My rheumatologist was insistent that I get back on a biological.  So next we started the multiple attempts at getting on a patient assistance program.  After some failed attempts I was finally approved for Cimzia at no cost to me.  Yippee!  I was so excited, I was on cloud nine!  The medication was shipped right to my front door and I was elated when the first shipment arrived.  With Cimzia you do three rounds of a loading dose, each two weeks apart.  The first week was fine but after the second round I started getting back the familiar symptoms of body numbness.  Only this time it only affected my left side.  It was as if I’d had a small stroke.  My whole left side from my toes up to the top on my head was numb.  I was having visual changes and I felt like my speech was impaired at times.  A couple of times I tripped as my left leg wasn’t functioning properly.

I called my rheumatologist and he instructed me cut the third loading dose in half and to let him know if I had any more symptoms.  I was reluctant as they hadn’t completely subsided.  But, I took the third dose as instructed knowing that the half-life was 14 days and it could take weeks to get out of my system.  In the meantime, my blood pressure shot up again and I was put back on medication to control it.  The symptoms continued to get worse, my white count dropped and I developed a terrible case of bronchitis.  My rheumatologist then decided I should discontinue the Cimzia.

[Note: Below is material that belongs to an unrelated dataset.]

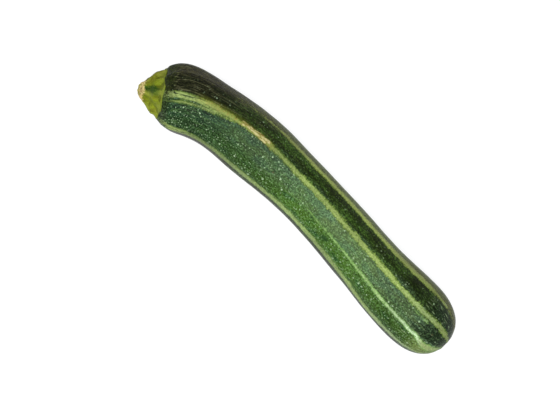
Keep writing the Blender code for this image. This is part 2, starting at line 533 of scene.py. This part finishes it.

I shared with him that these same symptoms had occurred with Humira but at the time my doctors felt it was just stress. I had reservations about trying another biological. He seemed to discount my intuition and concerns and after some deliberation he said he needed to do some research and would get back to me.  A couple days later his nurse called and said she was mailing me some paperwork for the patient assistant program for Stelara.  Another biological!

Frankly, I am petrified to put another biological in my body!  What will this one do to me?  At what point does a person say “that’s it, I’m done!”  Right now my body is clear of biologicals and DMARDs, this is probably the best I’ve felt in years!

The application for Stelara is sitting on my desk but I’ve yet to open it.

 

Please note that the content of this post reflects the personal experience of the blogger and does not constitute medical advice. Success or failure with a drug, medical procedure, personal fitness program, diet, or psychological outlook is individual. Readers cannot assume that they can replicate any success or failure they read about in a blog. Always seek the advice of a physician or other qualified health provider with any questions you may have regarding your medical condition or medications.